Theodore Roosevelt replies to Baron Pierre de Coubertin, a French historian with Rosseau-like educational theories, who had sent him an article about instilling boys with a lifelong relish for exercise. Roosevelt later renewed a habit of long expeditions

I FULLY believe that he does, through what you so aptly describe as muscular memory, acquire the capacity to retain a large degree of his powers if only for the effect on the mind, the boy’s own tastes should be consulted as to the sports in which he is chiefly exercised.

I have four boys, the youngest is five, the next oldest is nine. He is a sweet-tempered little fellow, not at all combative. He is most fond of his bicycle and his pony. Like all of my boys when young, he rides with a small Mexican or cow saddle. This summer I intend to teach him to shoot with a small calibre rifle.

The next oldest, Kermit, is thirteen. He had water on the knee when young and it kept him back and has prevented his ever being really proficient in sports. I have been utterly unable to teach him to box, but he wrestles pretty well for his weight and age.

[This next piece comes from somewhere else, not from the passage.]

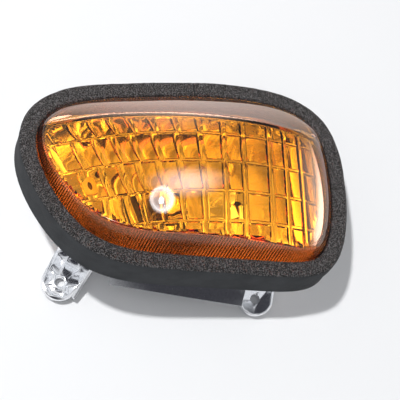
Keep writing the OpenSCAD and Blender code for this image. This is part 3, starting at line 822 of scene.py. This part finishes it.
# ---------------------------------------------------------------- floor
bm = bmesh.new()
bmesh.ops.create_grid(bm, x_segments=2, y_segments=2, size=4.0)
floor_me = bpy.data.meshes.new("floor")
bm.to_mesh(floor_me)
bm.free()
floor = bpy.data.objects.new("floor", floor_me)
scene.collection.objects.link(floor)
fm, fnt, fb = new_mat("floor")
fb.inputs["Base Color"].default_value = (0.86, 0.865, 0.875, 1)
fb.inputs["Roughness"].default_value = 0.55
fb.inputs["Specular IOR Level"].default_value = 0.0
floor_me.materials.append(fm)

# ---------------------------------------------------------------- world
world = bpy.data.worlds.new("studio")
scene.world = world
world.use_nodes = True
wnt = world.node_tree
bg = wnt.nodes["Background"]
wtc = wnt.nodes.new("ShaderNodeTexCoord")


def toward(direction, lo, hi):
    """1 away from a direction, falling to 0 close to it; lo and hi are cosines."""
    n = wnt.nodes.new("ShaderNodeVectorMath")
    n.operation = "DOT_PRODUCT"
    n.inputs[1].default_value = Vector(direction).normalized()
    wnt.links.new(wtc.outputs["Generated"], n.inputs[0])
    m = map_range(wnt, n.outputs["Value"], lo, hi, 1.0, 0.0)
    m.interpolation_type = "SMOOTHSTEP"
    return m.outputs["Result"]


def mul(a, b):
    n = math_node(wnt, "MULTIPLY")
    wnt.links.new(a, n.inputs[0])
    wnt.links.new(b, n.inputs[1])
    return n.outputs["Value"]


sepw = wnt.nodes.new("ShaderNodeSeparateXYZ")
wnt.links.new(wtc.outputs["Generated"], sepw.inputs["Vector"])
TENT = [(0.0, (0.29, 0.3, 0.31)), (0.35, (0.4, 0.41, 0.42)), (1.0, (0.52, 0.52, 0.53))]
tent = ramp(wnt, sepw.outputs["Z"], TENT)
# Mirrored surfaces see a dark opening in front, the dark end of the room and one small dark spot
OPENING = (-0.15, -0.29, 0.95)
room = mul(toward(OPENING, 0.93, 0.99), toward((0.1, -0.94, 0.33), 0.7, 0.95))
room = mul(room, toward((0.206, 0.206, 0.957), 0.988, 0.996))
shaded = rgb_mix(wnt, room, (0.03, 0.03, 0.035, 1), tent.outputs["Color"])
path = wnt.nodes.new("ShaderNodeLightPath")
# Rays through glass count as glossy too, so what is left is mirrored only
mirrored = math_node(wnt, "SUBTRACT")
mirrored.use_clamp = True
wnt.links.new(path.outputs["Is Glossy Ray"], mirrored.inputs[0])
wnt.links.new(path.outputs["Is Transmission Ray"], mirrored.inputs[1])


def near(direction, lo, hi):
    """1 close to a direction, falling to 0 away from it."""
    n = math_node(wnt, "MULTIPLY_ADD")
    n.inputs[1].default_value = -1.0
    n.inputs[2].default_value = 1.0
    wnt.links.new(toward(direction, lo, hi), n.inputs[0])
    return n.outputs["Value"]


def patch(direction, width, height, lo, hi):
    """An oval patch of the tent: 1 inside lo, 0 outside hi, as shares of its width and height."""
    d = Vector(direction).normalized()
    sub = wnt.nodes.new("ShaderNodeVectorMath")
    sub.operation = "SUBTRACT"
    sub.inputs[1].default_value = d
    wnt.links.new(wtc.outputs["Generated"], sub.inputs[0])
    scl = wnt.nodes.new("ShaderNodeVectorMath")
    scl.operation = "MULTIPLY"
    scl.inputs[1].default_value = (1 / width, 1 / height, 1.0)
    wnt.links.new(sub.outputs[0], scl.inputs[0])
    ln = wnt.nodes.new("ShaderNodeVectorMath")
    ln.operation = "LENGTH"
    wnt.links.new(scl.outputs[0], ln.inputs[0])
    m = map_range(wnt, ln.outputs["Value"], lo, hi, 1.0, 0.0)
    m.interpolation_type = "SMOOTHSTEP"
    return m.outputs["Result"]


# What mirror-like surfaces see: direction, width, height, inner and outer limit, colour
FLASH = Vector((0.188, 0.6, 0.778))
MIRROR_PATCHES = [
    # The dark upper part of the room, in the face
    ((0.35, 0.64, 0.68), 0.7, 0.3, 0.75, 1.3, (0.15, 0.15, 0.16, 1)),
    # Soft bright strips, in the face, the slope and the right shoulder
    ((0.305, 0.646, 0.699), 0.2, 0.04, 0.1, 1.2, (5.2, 5.0, 5.6, 1)),
    ((0.15, 0.97, 0.25), 0.9, 0.2, 0.4, 1.1, (5.6, 4.0, 3.1, 1)),
    ((0.93, 0.36, 0.03), 2.0, 1.3, 0.1, 0.3, (6.0, 4.5, 3.7, 1)),
    # The flash head: its bright rim, its inside and its tube
    (FLASH, 0.065, 0.036, 0.82, 1.15, (11, 10.5, 10.5, 1)),
    (FLASH + Vector((-0.008, -0.003, 0.0)), 0.065, 0.036, 0.45, 0.85, (4.2, 3.8, 3.9, 1)),
    (FLASH + Vector((-0.006, -0.006, 0.004)), 0.013, 0.009, 0.6, 1.2, (40, 40, 40, 1)),
]
for direction, width, height, lo, hi, color in MIRROR_PATCHES:
    shaded = rgb_mix(wnt, patch(direction, width, height, lo, hi), shaded, color)

# What the lens's inside sees: a bright horizon and a dark top with a few grey spots
INSIDE_TENT = [(0.0, (3.2, 3.2, 3.22)), (0.4, (2.6, 2.6, 2.61)), (0.66, (0.55, 0.55, 0.56)),
               (0.88, (0.3, 0.3, 0.31)), (1.0, (0.25, 0.25, 0.26))]
# Direction, cosines of the outer and inner limit, grey
INSIDE_SPOTS = [
    ((-0.35, 0.1, 0.93), 0.965, 0.985, 0.6),
    ((0.48, -0.1, 0.87), 0.965, 0.985, 0.68),
    ((0.36, 0.52, 0.77), 0.965, 0.99, 0.66),
    ((0.74, 0.11, 0.66), 0.975, 0.99, 0.3),
    ((0.46, 0.6, 0.66), 0.985, 0.993, 0.36),
]
inside = ramp(wnt, sepw.outputs["Z"], INSIDE_TENT).outputs["Color"]
for direction, lo, hi, grey in INSIDE_SPOTS:
    inside = rgb_mix(wnt, near(direction, lo, hi), inside, (grey, grey, grey, 1))
dark = mul(toward(OPENING, 0.965, 0.99), toward((0.1, -0.97, 0.2), 0.9, 0.98))
inside = rgb_mix(wnt, dark, (0.15, 0.15, 0.15, 1), inside)


def scaled(color, factor):
    n = wnt.nodes.new("ShaderNodeVectorMath")
    n.operation = "SCALE"
    n.inputs["Scale"].default_value = factor
    wnt.links.new(color, n.inputs[0])
    return n.outputs[0]


seen = rgb_mix(wnt, path.outputs["Is Transmission Ray"], tent.outputs["Color"], scaled(inside, 2.0))
seen = rgb_mix(wnt, mirrored.outputs["Value"], seen, scaled(shaded, 1.7))
final = rgb_mix(wnt, path.outputs["Is Camera Ray"], seen, (0.97, 0.97, 0.975, 1))
wnt.links.new(final, bg.inputs["Color"])
bg.inputs["Strength"].default_value = 1.0

# ---------------------------------------------------------------- light and camera
KEY_AT, KEY_AIM = Vector((-0.41, 0.14, 1.42)), Vector((0.0, 0.05, 0.04))
key_data = bpy.data.lights.new("key", "AREA")
key_data.energy = 15.5
key_data.size = 0.06
key = bpy.data.objects.new("key", key_data)
scene.collection.objects.link(key)
key.location = KEY_AT
key.rotation_euler = (KEY_AIM - KEY_AT).to_track_quat("-Z", "Y").to_euler()

cam_data = bpy.data.cameras.new("camera")
cam = bpy.data.objects.new("camera", cam_data)
scene.collection.objects.link(cam)
scene.camera = cam
# The photo's view, from the left and from below
VIEW_LEFT, VIEW_BELOW, ROLL = math.radians(9.0), math.radians(17.0), math.radians(-2.798)
AIM, DISTANCE = Vector((18.33, 51.74, 30.0)) * MM, 0.69314
FOCAL_PX, PHOTO_PX = 1167.0, 400
back = Vector((-math.tan(VIEW_LEFT), -math.tan(VIEW_BELOW), 1.0)).normalized()
hint = Vector((math.sin(ROLL), math.cos(ROLL), 0.0))
right = hint.cross(back).normalized()
up = back.cross(right)
cam.matrix_world = Matrix.Translation(AIM + back * DISTANCE) @ Matrix((right, up, back)).transposed().to_4x4()
cam_data.sensor_width = 36
cam_data.lens = FOCAL_PX / PHOTO_PX * cam_data.sensor_width
cam_data.clip_start = 0.01
cam_data.clip_end = 20

scene.view_settings.view_transform = "Standard"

The oldest, Ted, is fifteen. He is a regular bull terrier and although devoted to his mother and sisters — I don’t believe he is quarrelsome among his friends — he is everlastingly having sanguinary battles with outsiders. In most branches of sport he has already completely passed me by. I could probably still beat him at boxing and wrestling, but in another year he will have passed me in these . . .

Of late years, since I have been President, my life has necessarily been very sedentary, tending to grow both fat and stiff. But I have kept up exact-ly the kind of exercise you describe. I can ride fifty miles on horseback or walk twenty on foot. I do but little boxing because it seems rather absurd for a President to appear with a black eye or cut lip.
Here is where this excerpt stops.